COLLECTED DATA ::
_ _ _

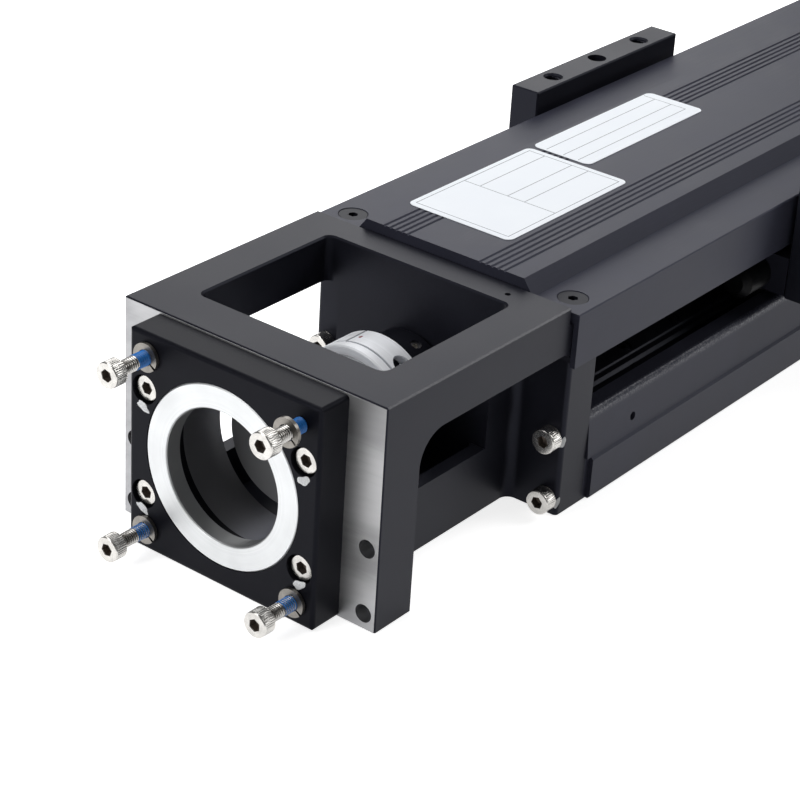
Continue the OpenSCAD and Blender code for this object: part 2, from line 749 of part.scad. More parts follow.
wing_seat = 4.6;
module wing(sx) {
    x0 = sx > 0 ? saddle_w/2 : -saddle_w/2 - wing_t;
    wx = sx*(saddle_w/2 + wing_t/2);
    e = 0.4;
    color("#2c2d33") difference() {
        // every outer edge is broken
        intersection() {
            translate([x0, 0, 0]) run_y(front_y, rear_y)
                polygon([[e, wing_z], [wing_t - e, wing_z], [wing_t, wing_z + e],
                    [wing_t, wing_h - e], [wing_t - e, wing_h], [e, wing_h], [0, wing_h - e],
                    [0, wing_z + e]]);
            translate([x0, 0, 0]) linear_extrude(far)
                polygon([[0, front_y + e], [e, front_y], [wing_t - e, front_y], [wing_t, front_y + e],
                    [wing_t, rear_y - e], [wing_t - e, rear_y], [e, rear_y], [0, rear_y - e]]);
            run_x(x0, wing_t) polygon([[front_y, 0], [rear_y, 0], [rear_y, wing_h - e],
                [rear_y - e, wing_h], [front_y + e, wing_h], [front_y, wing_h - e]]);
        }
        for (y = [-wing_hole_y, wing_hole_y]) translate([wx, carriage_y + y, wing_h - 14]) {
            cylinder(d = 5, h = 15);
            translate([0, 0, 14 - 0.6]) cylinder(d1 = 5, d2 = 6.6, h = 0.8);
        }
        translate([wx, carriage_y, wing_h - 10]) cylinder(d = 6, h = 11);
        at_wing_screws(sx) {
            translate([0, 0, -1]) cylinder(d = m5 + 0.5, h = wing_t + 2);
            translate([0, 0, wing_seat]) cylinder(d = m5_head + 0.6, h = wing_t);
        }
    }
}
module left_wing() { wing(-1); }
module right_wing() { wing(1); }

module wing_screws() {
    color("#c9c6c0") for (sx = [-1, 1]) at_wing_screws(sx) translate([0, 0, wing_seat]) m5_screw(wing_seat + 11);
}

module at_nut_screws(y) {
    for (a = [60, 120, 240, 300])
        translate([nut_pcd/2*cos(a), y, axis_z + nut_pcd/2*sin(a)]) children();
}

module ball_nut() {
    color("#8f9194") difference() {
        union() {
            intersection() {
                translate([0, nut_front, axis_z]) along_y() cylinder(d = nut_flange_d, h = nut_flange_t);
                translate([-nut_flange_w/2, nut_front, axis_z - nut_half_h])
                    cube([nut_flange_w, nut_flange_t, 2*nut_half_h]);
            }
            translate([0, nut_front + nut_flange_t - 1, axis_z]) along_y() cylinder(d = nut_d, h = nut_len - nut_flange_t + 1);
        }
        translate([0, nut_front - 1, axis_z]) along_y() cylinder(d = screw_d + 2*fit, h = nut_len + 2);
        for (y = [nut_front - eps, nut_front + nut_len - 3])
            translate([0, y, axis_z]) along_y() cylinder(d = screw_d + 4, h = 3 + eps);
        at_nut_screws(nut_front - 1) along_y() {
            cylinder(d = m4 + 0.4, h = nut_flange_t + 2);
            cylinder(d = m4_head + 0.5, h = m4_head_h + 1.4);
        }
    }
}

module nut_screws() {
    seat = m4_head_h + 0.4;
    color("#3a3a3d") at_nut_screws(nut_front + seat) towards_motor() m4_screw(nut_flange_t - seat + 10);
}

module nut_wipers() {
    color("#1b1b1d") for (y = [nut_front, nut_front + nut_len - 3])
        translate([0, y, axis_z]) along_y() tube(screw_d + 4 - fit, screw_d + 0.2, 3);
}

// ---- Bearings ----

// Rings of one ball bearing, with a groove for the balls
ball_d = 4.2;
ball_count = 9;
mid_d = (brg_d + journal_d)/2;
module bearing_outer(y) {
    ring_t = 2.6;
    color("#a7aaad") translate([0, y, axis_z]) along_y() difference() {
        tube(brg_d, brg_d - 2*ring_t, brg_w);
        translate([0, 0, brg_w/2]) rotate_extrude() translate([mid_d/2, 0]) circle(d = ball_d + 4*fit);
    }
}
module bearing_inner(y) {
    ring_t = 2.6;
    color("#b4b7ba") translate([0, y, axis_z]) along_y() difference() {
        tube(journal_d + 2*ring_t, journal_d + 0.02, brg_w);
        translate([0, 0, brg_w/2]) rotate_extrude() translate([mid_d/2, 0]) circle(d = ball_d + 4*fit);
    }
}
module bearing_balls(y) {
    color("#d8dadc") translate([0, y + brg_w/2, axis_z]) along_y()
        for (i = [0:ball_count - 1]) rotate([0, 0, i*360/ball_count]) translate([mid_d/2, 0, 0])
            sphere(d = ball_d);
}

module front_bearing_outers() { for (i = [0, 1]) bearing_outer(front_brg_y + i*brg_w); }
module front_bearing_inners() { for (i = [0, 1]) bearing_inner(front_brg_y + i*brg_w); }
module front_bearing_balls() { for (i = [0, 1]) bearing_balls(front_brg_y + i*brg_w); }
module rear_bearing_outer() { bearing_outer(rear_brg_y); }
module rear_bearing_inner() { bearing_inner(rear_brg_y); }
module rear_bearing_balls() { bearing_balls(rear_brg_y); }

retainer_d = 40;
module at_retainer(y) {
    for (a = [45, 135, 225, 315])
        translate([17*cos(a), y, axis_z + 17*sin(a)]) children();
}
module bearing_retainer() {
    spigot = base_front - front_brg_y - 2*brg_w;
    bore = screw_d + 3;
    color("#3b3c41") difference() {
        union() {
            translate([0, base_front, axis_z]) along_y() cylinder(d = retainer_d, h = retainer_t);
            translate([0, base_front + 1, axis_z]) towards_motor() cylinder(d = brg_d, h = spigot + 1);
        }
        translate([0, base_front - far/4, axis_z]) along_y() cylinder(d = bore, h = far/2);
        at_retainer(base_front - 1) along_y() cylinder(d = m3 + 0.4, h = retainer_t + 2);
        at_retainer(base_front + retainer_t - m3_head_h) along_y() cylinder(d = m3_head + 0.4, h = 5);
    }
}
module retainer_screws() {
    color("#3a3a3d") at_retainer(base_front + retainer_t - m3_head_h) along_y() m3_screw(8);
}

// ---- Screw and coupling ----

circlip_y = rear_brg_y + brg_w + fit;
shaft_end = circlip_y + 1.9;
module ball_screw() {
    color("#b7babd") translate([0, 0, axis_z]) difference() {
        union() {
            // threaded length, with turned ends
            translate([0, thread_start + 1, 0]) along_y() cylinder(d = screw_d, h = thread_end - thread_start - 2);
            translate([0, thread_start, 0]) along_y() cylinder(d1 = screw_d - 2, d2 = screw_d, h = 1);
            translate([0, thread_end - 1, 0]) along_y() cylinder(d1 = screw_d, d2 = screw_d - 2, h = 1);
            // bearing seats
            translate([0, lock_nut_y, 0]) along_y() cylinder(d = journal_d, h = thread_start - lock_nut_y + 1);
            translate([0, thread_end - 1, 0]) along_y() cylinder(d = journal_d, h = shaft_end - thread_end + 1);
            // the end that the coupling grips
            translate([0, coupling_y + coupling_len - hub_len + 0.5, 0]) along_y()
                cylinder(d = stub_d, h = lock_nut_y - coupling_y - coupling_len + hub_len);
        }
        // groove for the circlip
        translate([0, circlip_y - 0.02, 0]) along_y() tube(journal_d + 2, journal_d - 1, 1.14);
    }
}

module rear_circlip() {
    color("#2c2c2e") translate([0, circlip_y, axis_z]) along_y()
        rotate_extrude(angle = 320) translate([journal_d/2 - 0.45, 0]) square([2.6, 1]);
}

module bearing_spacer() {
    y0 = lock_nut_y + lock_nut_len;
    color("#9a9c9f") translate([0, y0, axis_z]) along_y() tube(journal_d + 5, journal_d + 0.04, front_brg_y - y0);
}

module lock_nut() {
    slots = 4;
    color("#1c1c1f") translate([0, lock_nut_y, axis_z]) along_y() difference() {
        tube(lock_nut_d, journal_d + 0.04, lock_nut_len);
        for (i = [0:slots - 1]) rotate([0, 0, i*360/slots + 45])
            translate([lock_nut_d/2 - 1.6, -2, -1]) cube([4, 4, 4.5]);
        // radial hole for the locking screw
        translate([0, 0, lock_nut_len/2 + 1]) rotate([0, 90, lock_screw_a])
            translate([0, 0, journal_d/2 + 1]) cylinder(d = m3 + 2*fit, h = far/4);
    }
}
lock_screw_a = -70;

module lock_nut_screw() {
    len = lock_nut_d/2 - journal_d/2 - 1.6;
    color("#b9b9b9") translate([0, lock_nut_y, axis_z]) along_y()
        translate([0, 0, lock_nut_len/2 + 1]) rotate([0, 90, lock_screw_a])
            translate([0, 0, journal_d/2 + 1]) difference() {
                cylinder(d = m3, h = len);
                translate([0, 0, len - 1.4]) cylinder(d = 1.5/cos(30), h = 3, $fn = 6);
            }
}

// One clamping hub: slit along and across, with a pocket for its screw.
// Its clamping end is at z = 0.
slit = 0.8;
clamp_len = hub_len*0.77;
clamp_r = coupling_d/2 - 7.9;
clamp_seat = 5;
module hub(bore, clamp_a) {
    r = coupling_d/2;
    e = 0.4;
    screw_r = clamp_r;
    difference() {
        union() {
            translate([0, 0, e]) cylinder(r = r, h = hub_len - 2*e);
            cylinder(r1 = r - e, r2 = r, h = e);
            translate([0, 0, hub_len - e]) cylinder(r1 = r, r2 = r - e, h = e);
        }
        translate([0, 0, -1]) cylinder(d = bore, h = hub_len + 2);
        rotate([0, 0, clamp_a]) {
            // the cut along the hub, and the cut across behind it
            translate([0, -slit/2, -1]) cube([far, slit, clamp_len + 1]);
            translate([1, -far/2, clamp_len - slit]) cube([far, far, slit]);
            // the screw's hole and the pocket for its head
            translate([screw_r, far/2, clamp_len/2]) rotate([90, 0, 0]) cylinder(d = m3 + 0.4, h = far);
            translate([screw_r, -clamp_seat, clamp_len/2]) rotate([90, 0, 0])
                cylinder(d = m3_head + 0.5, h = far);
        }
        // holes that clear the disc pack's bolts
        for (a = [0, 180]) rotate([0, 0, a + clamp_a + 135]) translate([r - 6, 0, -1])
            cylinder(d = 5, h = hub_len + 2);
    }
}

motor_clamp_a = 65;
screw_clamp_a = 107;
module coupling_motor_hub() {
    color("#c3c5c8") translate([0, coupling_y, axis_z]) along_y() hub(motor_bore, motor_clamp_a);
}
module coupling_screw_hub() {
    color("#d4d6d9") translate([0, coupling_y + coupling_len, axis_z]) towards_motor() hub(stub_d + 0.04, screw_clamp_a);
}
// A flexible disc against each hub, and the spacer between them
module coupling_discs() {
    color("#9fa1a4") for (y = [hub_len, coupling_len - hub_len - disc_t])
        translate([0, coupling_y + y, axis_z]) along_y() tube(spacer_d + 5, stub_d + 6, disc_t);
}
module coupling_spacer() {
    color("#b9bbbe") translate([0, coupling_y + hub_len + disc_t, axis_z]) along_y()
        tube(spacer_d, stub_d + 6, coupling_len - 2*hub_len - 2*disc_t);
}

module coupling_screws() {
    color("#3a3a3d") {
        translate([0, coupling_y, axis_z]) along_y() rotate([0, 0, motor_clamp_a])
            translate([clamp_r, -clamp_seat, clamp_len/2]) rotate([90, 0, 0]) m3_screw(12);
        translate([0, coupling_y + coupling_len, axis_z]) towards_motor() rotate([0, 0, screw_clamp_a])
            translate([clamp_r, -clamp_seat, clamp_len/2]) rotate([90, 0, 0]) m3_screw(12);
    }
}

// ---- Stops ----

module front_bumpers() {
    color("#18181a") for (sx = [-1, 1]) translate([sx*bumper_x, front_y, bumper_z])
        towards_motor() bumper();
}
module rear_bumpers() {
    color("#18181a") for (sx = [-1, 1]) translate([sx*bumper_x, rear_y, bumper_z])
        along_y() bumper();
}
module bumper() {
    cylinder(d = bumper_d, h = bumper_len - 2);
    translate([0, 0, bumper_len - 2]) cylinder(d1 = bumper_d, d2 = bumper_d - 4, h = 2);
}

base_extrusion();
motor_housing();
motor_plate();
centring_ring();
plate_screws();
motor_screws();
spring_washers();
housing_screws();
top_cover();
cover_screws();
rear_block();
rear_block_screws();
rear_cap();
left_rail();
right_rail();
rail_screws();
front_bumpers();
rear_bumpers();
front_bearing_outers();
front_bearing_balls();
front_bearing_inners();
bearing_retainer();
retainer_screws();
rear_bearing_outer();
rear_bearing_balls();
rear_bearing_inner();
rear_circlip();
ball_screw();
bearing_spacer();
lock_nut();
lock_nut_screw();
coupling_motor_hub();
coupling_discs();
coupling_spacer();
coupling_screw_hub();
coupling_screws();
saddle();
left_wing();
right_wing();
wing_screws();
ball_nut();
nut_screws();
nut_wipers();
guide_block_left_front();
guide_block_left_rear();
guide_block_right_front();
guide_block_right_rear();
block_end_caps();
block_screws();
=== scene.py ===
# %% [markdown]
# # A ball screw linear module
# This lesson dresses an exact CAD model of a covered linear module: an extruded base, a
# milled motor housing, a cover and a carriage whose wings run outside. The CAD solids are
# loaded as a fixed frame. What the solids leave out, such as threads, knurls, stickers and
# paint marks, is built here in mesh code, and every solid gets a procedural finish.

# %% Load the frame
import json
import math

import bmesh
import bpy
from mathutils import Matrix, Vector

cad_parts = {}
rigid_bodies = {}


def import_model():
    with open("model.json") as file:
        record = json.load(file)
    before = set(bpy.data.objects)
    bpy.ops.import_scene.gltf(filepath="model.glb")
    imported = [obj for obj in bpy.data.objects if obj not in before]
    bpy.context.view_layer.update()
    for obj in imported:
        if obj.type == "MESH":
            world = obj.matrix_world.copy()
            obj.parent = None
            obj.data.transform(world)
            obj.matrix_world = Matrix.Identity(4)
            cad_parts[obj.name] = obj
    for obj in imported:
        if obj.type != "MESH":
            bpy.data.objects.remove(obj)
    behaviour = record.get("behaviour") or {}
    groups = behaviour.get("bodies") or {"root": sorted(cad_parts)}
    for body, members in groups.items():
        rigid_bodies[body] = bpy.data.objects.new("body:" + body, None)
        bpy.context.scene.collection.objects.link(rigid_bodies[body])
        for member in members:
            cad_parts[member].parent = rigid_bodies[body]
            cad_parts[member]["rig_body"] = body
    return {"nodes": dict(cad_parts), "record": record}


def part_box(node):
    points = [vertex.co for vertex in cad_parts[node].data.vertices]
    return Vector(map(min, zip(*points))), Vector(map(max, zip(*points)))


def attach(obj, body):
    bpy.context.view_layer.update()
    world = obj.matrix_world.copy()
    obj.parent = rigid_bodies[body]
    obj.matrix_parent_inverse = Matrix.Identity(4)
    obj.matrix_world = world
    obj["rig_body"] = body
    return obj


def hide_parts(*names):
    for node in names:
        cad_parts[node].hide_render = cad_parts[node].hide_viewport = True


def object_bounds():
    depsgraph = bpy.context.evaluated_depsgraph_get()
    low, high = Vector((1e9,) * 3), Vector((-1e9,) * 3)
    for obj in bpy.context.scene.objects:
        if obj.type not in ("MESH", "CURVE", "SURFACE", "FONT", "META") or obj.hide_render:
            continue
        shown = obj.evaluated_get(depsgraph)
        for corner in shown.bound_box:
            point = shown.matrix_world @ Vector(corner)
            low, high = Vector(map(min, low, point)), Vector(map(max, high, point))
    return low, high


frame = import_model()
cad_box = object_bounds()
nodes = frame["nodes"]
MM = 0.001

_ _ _

GIVEN TASK ::
Extract the closing run of lines, starting with the one containing "obj.matrix_world = world" and ending at the last, exactly as written.

WRITTEN ANSWER ::
    obj.matrix_world = world
    obj["rig_body"] = body
    return obj


def hide_parts(*names):
    for node in names:
        cad_parts[node].hide_render = cad_parts[node].hide_viewport = True


def object_bounds():
    depsgraph = bpy.context.evaluated_depsgraph_get()
    low, high = Vector((1e9,) * 3), Vector((-1e9,) * 3)
    for obj in bpy.context.scene.objects:
        if obj.type not in ("MESH", "CURVE", "SURFACE", "FONT", "META") or obj.hide_render:
            continue
        shown = obj.evaluated_get(depsgraph)
        for corner in shown.bound_box:
            point = shown.matrix_world @ Vector(corner)
            low, high = Vector(map(min, low, point)), Vector(map(max, high, point))
    return low, high


frame = import_model()
cad_box = object_bounds()
nodes = frame["nodes"]
MM = 0.001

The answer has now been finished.